I hope this hasn't been answered elsewhere, I've been googling it all day, but none of the problems seem to exactly match mine.
Thanks
You can take a look at the code here. I think the function is similar to what you are trying to solve.
The function extracts an arbitrary plane from a volume given the size of the plane, the center point of the plane, and the plane normal, i.e. [A,B,C]. It also outputs the volumetric index and coordinate of each pixel on the plane.
Aha! May have just solved it myself.
To produce the plane equation I rotate a normal vector of (0,0,1) using rotation matrices and then find D. If I also rotate the following vectors:
(1,0,0) //step in the x direction of our 2D array
and
(0,1,0) //step in the y direction of our 2D array
I'll have the gradients that denote how much my coordinates in x,y,z have to change before I step to the next column in my array, or to the next row.

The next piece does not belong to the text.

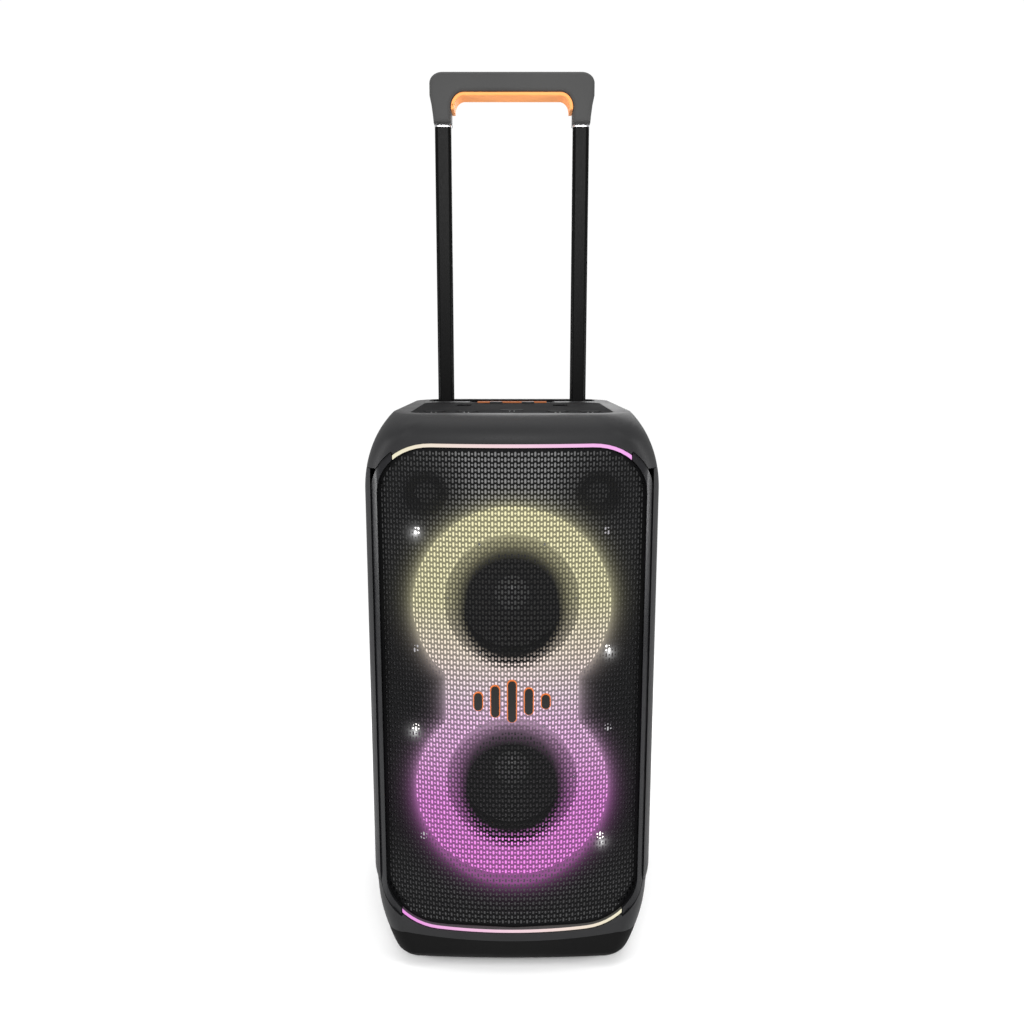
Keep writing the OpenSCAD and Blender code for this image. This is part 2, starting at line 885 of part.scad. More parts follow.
module electronics_boards() {
    color(board_green) place() {
        box(-66, 66, 300, 301.6, 300, 436);
        box(-66, 66, 268, 269.6, 446, 500);
    }
    color(steel) place() {
        for (x = [-50 : 8 : 50]) box(x, x + 3, 272, 290, 310, 420);
        box(-54, 57, 290, 299.8, 310, 420);
        box(-50, -10, 269.8, 300, 452, 492);
        for (x = [10, 34]) translate([x, 269.8, 472]) rotate([-90, 0, 0]) cylinder(r = 9, h = 32);
    }
}

// ---- Base ----

module wheel_hub(side) {
    color([0.14, 0.14, 0.14]) place() translate([side * wheel_x, wheel_d, wheel_z])
        rotate([0, side * 90, 0]) difference() {
            union() {
                cylinder(r = 12, h = wheel_w);
                translate([0, 0, 8]) cylinder(r = 30, h = wheel_w - 14);
                difference() {
                    cylinder(r = 30, h = wheel_w);
                    translate([0, 0, -1]) cylinder(r = 26, h = wheel_w + 2);
                }
            }
            translate([0, 0, -1]) cylinder(r = axle_r + 0.05, h = wheel_w - 1);
            for (a = [0 : 60 : 300]) rotate([0, 0, a]) translate([19, 0, -1]) cylinder(r = 5, h = 60);
        }
}

module wheel_hub_left() {
    wheel_hub(-1);
}

module wheel_hub_right() {
    wheel_hub(1);
}

module tyre(side) {
    color([0.05, 0.05, 0.05]) place() translate([side * wheel_x, wheel_d, wheel_z])
        rotate([0, side * 90, 0]) rotate_extrude($fn = 96) difference() {
            union() {
                translate([30, 0]) square([tyre_r - 33, wheel_w]);
                translate([30, 3]) square([tyre_r - 30, wheel_w - 6]);
                for (z = [3, wheel_w - 3]) translate([tyre_r - 3, z]) circle(3, $fn = 32);
            }
            for (i = [1 : 3]) translate([tyre_r, wheel_w * i / 4]) circle(1, $fn = 16);
        }
}

module tyre_left() {
    tyre(-1);
}

module tyre_right() {
    tyre(1);
}

module axle() {
    color(steel) place() translate([-wheel_x - wheel_w + 3, wheel_d, wheel_z]) rotate([0, 90, 0])
        cylinder(r = axle_r, h = 2 * (wheel_x + wheel_w - 3));
}

foot_places = [[-90, 56], [90, 56], [-58, 320], [58, 320]];

module rubber_feet() {
    color([0.04, 0.04, 0.04]) place() for (p = foot_places) {
        translate([p[0], p[1], 0]) cylinder(r = 13, h = 1);
        translate([p[0], p[1], 1]) cylinder(r = 14, h = foot_h - 1);
    }
}

module screws() {
    color(steel) place() {
        each_woofer() for (a = [30 : 60 : 330])
            rotate([0, a, 0]) translate([0, flange_d - 1.45, 72.9]) rotate([-90, 0, 0])
                cylinder(r = 2, h = 1.4, $fn = 32);
        for (x = [-1, 1], z = [128, 222, 306, 436, 500, 586])
            translate([x * 96, rear_d + 0.1, z]) rotate([-90, 0, 0])
                cylinder(r = 3.4, h = 1.2, $fn = 32);
    }
}

enclosure();
front_baffle();
side_panel_left();
side_panel_right();
top_cap();
bottom_cap();
rear_cover();
grille();
grille_bezels();
light_strip_top();
light_strip_bottom();
ring_light_diffuser();
ring_light_board();
strobe_leds();
badge_bars();
badge_outline();
woofer_baskets();
woofer_surrounds();
woofer_spiders();
woofer_magnets();
cone_upper();
cone_lower();
dust_cap_upper();
dust_cap_lower();
tweeter_frames();
tweeter_domes();
bass_port();
control_deck();
control_board();
deck_accent();
light_button();
bass_button();
play_button();
pairing_button();
power_button();
knob_left();
knob_right();
grip_well();
handle_guides();
handle_poles();
pole_collars();
handle_grip();
grip_liner();
release_button();
battery_pack();
battery_tray();
battery_door();
door_latch();
io_panel();
rear_sockets();
gain_knob_left();
gain_knob_right();
electronics_boards();
wheel_hub_left();
wheel_hub_right();
tyre_left();
tyre_right();
axle();
rubber_feet();
screws();
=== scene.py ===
import json
import math

import bmesh
import bpy
import numpy as np
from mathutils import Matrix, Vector
from mathutils.geometry import delaunay_2d_cdt


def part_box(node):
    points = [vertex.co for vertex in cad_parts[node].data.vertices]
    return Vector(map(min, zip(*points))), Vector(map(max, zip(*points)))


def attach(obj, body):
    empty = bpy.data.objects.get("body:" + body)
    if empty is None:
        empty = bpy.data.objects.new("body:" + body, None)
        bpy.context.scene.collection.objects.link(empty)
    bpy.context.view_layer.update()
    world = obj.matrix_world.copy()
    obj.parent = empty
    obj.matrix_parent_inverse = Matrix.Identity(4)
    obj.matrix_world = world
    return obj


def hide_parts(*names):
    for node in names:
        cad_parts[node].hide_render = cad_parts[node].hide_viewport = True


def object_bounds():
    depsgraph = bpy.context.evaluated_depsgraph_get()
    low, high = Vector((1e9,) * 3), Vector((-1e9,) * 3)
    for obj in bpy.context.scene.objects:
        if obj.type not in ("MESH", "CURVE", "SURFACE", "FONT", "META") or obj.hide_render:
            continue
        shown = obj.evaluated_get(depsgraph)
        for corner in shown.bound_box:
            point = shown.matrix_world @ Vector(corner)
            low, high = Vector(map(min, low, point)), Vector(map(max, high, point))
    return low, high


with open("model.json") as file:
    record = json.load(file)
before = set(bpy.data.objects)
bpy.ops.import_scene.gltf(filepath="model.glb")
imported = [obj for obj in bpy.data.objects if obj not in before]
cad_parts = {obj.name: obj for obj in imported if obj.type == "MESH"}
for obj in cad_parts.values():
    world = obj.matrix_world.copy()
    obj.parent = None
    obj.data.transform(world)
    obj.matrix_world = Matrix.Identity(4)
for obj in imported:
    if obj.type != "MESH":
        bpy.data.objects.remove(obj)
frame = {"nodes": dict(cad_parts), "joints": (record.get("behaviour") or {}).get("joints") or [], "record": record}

# Looks of the party speaker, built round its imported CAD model. Shapes are worked out in
# millimetres: x to the right, d the depth behind the front plane, z up. The frame is in metres.
MM = 0.001
CAD_LOW, CAD_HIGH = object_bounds()
FRONT = CAD_LOW.y / MM


def span(node):
    """A CAD node's lowest and highest corner as (x, depth, z) in millimetres."""
    return [Vector((v.x / MM, v.y / MM - FRONT, v.z / MM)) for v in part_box(node)]


def to_frame(points):
    """Rows of (x, depth, z) in millimetres as points of the frame."""
    return (np.array(points, float).reshape(-1, 3) + [0, FRONT, 0]) * MM


# ---- Measures of the body, from the CAD nodes ----

HALF = span("side_panel_right")[1].x
REAR_D = span("rear_cover")[1].y
DECK_Z = span("control_deck")[1].z
TOP_SEAM = span("top_cap")[0].z
LOW_SEAM = span("bottom_cap")[1].z
BASE_Z = span("bottom_cap")[0].z
WALL = 4
LENS_R = 460  # radius of the bowed front, seen from above
TOP_ARC = (138, 574.5)  # radius and height of the arc that closes the body's outline at the top
LOW_ARC = (162, 100)  # the same at the bottom
CHIN_HALF = 163.2  # half width at the height of that arc
TAPER_TOP = 118  # the side panels narrow below this height to meet the chin
CORNER_W, CORNER_D = 26, 34
REAR_R, REAR_INSET = 50, 4  # radius of the rear corners, and how far they stand in
BROW_START, BROW_DEPTH = 30, 27  # height over the seam where the brow starts, and its depth
BROW_TURN = 0.97  # sine of the angle that the brow's curve turns through
HOOD_ROUNDER = 24  # how much the hood's corners grow towards the deck
CREASE_Z = 44  # where the chin starts to slope back
CHIN_SLOPE, CHIN_EDGE, CHIN_STRAIGHT = 0.31, 14, 20  # slope, depth of its round edge, and its start
CHIN_FLAT, CHIN_FLAT_OVER = 0.7, 25  # share of the bow lost below the crease, and over what height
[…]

I'll mock this up ASAP and mark it as the answer if it works
EDIT: Ok slight alteration, when I'm rotating my vectors I should also rotate the point in 3D space that represents the xyz coordinates of x=0,y=0,z=0 (although I'm rotating around the centre of the structure, so it's actually -sizex/2,-sizey/2,-sizez/2, where size is the size of the data, and then I simply add size/2 to each coordinate after the rotations to translate it back to where it should be).
Now that I have the gradient change in 3D as I increase the x coordinate of my 2D array and the gradient change as I increase the y coordinate, I can simply loop through all possible x and y coordinates (the resulting array will be 50x50 for a 50x50x50 array, I'm not sure what it will be for irregular sizes, which I'll need to work out eventually) in my 2D array and calculate the resulting 3D coordinates on my plane in the data. My rotated corner value serves as the starting point. Hooray!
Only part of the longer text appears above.